Federal Reserve Board Chairman Alan Greenspan warned Wednesday that the central bank may not cut short-term rates the next time stock prices tumble.
"We need to react to changes in financial markets, as we did this fall, but our objective is the maximum sustainable growth of the U.S. economy, not particular levels of asset prices," Mr. Greenspan told the House Ways and Means Committee.
Mr. Greenspan said the Fed cut rates 50 basis points this fall to rescue the debt markets, which were suffering from a crisis of confidence. "We were not attempting to prop up equity prices, nor did we have a plan to continue to ease rates until equity prices recovered," he said.
The warning was significant because Mr. Greenspan used his first Capitol Hill appearance of the year to reiterate his concern that the stock market may be overvalued. "The level of equity prices would appear to envision substantially greater growth of profits than has been experienced of late," he said.
The comments indicate that the Fed would accept a 10% to 15% correction in stock prices, said Henry Willmore, senior economist at Barclays Capital, the markets division of Barclays Bank PLC. "They wouldn't view that as imposing too big of a drag on growth," he said.
Overall, Mr.
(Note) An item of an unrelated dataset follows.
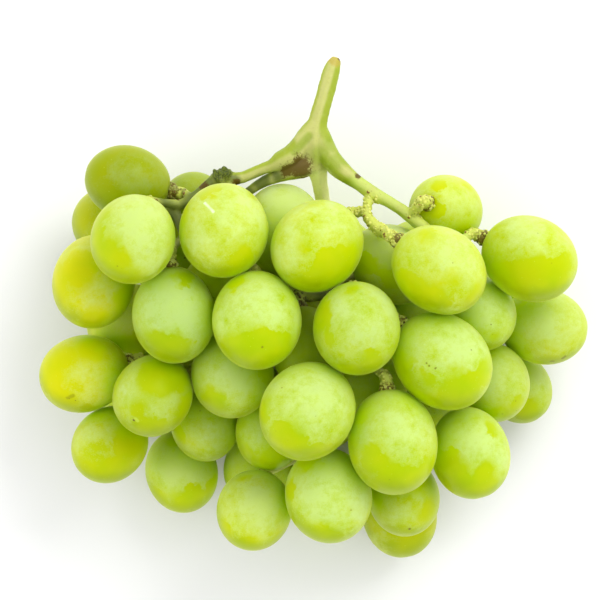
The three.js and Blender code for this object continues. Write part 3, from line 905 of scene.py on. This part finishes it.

Greenspan called the economy's performance "outstanding," saying growth is solid, capital is flowing to businesses and households, and inflation remains contained.
Separately on Wednesday, the Fed reported that demand for commercial credit was mixed around the country, with healthy growth in Atlanta, declining growth in New York, and no growth in Dallas.
Demand for residential mortgages was strong across the country, the Fed said in the Beige Book, its periodic review of the country's economy. Refinancing activity was especially strong in the Atlanta region, and Philadelphia reported an increase in new-home mortgages.